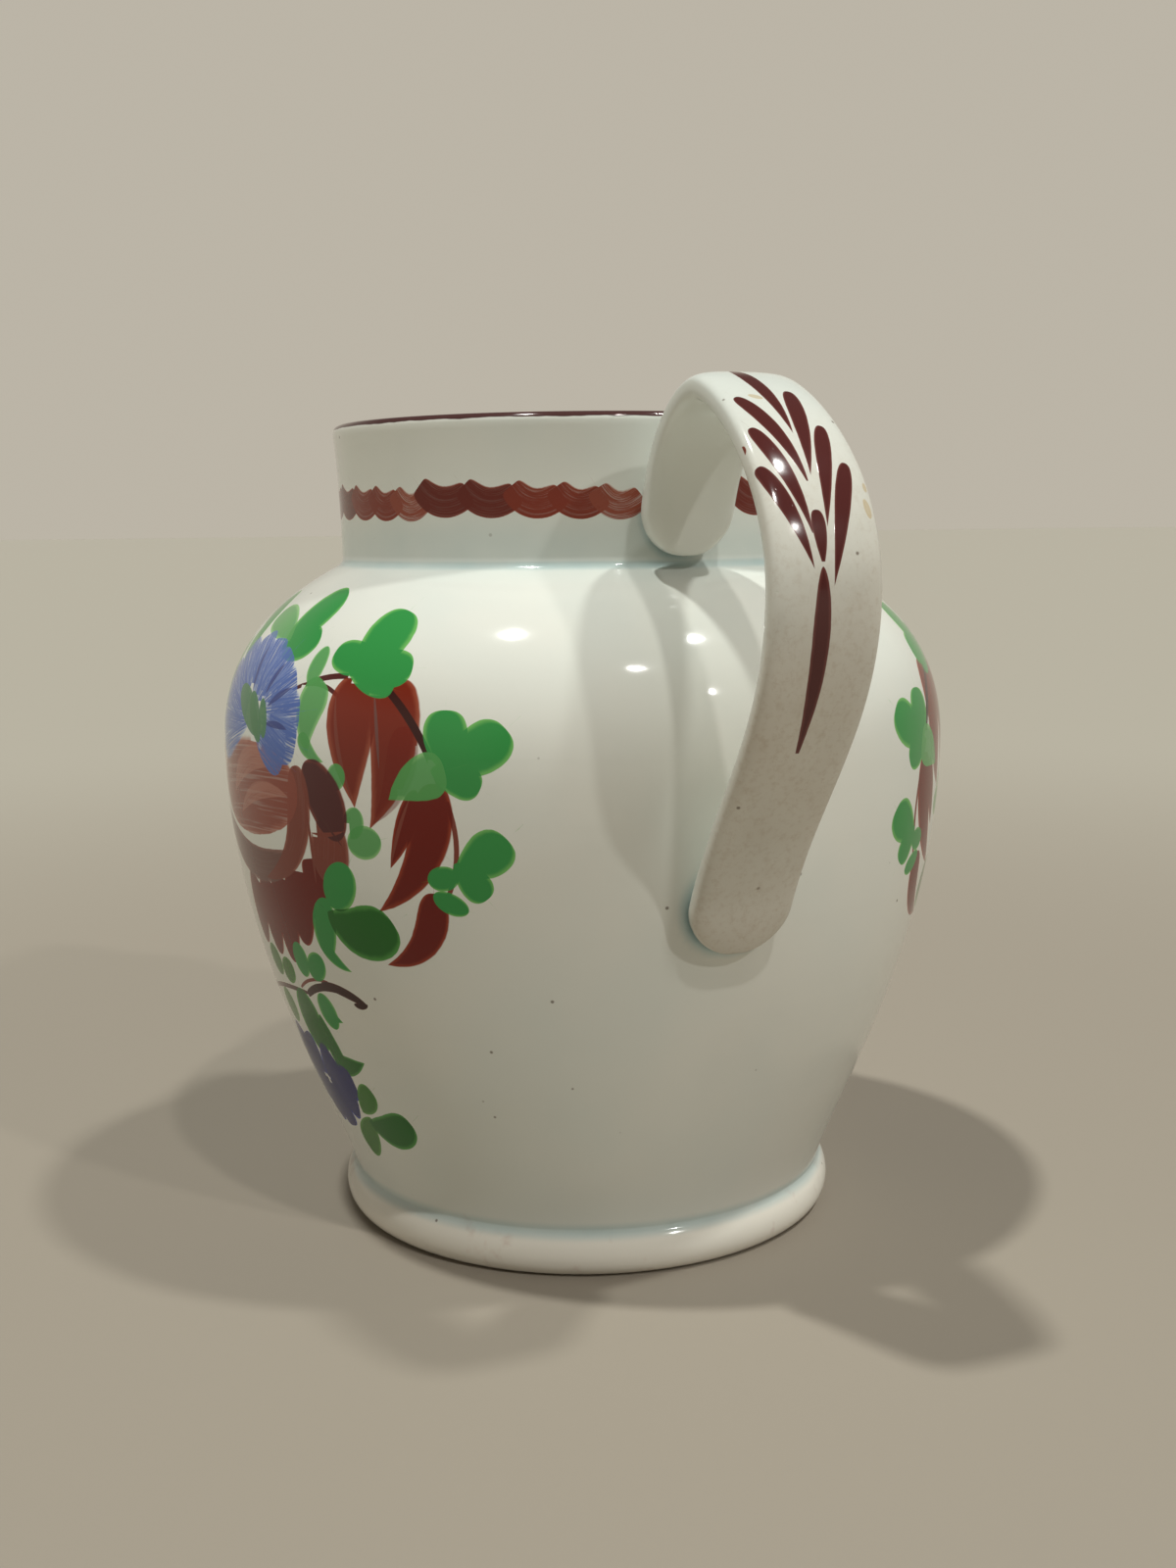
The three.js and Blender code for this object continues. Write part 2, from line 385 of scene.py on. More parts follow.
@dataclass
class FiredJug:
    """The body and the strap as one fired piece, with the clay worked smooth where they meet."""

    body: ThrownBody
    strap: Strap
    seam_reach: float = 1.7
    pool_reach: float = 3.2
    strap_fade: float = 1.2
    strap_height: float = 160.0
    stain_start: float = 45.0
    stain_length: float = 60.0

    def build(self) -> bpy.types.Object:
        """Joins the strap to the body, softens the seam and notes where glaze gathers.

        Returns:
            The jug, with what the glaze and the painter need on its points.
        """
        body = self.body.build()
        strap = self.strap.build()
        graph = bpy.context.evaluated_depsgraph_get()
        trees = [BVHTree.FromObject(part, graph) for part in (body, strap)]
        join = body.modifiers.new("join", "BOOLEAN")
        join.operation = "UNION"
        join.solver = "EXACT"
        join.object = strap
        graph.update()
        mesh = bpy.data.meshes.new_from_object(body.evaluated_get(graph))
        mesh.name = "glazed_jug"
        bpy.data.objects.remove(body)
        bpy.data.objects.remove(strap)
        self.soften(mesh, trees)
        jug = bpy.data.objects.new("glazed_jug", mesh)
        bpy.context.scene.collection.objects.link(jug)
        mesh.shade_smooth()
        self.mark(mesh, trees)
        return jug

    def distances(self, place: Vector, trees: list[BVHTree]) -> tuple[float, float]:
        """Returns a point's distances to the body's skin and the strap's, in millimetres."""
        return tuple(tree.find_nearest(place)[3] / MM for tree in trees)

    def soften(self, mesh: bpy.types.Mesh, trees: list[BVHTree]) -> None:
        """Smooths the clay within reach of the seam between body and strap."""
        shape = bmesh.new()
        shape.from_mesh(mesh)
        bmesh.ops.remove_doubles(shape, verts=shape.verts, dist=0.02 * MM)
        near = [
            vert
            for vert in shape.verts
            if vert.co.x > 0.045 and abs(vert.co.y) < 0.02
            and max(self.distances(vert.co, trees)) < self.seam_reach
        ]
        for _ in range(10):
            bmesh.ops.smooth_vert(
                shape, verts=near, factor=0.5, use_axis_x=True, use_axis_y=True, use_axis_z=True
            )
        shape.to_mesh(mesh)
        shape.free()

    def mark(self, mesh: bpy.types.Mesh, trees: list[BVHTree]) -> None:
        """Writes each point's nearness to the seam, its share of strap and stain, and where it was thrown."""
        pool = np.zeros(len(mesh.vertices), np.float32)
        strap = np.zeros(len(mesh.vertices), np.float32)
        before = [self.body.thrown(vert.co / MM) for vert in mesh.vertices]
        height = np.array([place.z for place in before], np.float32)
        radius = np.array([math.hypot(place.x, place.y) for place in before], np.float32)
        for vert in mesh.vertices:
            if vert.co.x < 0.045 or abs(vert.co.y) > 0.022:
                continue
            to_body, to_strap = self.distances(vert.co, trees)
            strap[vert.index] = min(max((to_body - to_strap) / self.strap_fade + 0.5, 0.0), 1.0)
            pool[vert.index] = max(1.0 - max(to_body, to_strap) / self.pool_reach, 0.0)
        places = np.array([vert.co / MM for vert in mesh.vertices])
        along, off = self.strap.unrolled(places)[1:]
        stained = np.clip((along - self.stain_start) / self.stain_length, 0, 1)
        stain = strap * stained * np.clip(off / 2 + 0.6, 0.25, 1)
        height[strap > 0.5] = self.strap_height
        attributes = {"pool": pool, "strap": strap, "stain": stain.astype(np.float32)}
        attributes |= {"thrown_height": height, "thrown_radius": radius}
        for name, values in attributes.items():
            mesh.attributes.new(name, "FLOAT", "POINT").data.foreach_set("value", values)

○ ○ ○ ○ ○

DIRECTION:
Print from the first line through the line that contains "body and the", please, including both, and leave out every line outside that stretch.

EXERCISE RESPONSE:
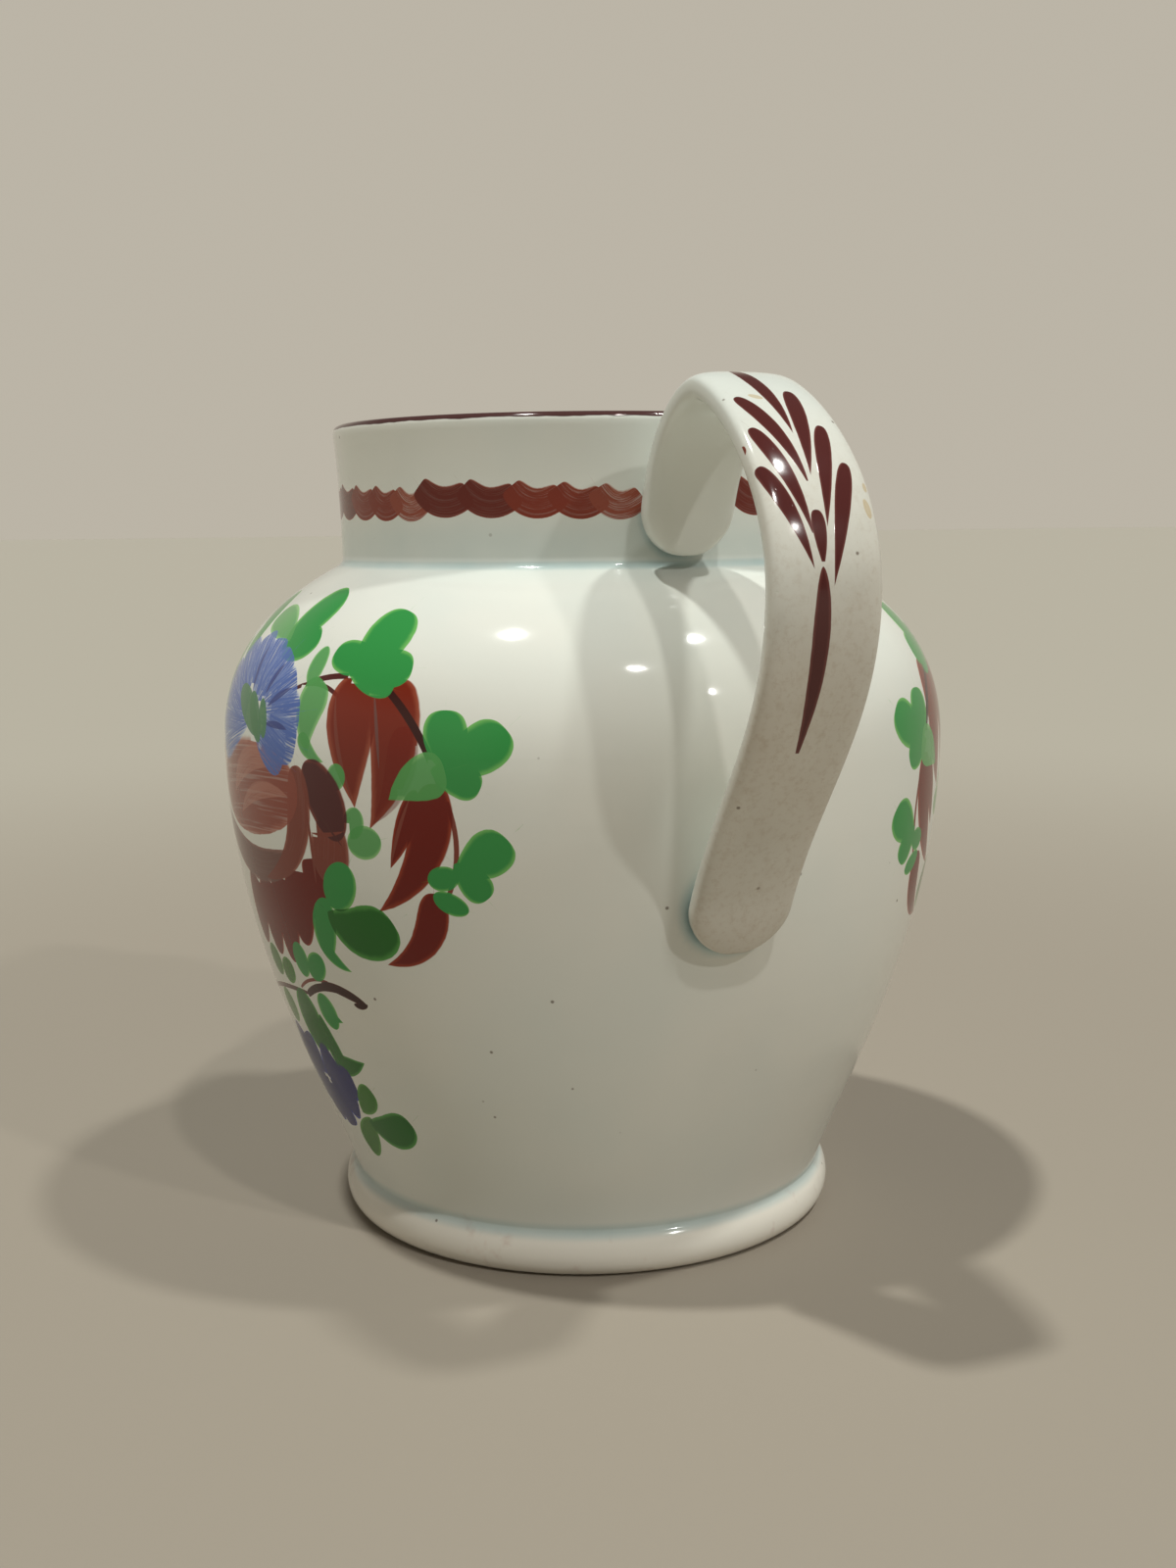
The three.js and Blender code for this object continues. Write part 2, from line 385 of scene.py on. More parts follow.
@dataclass
class FiredJug:
    """The body and the strap as one fired piece, with the clay worked smooth where they meet."""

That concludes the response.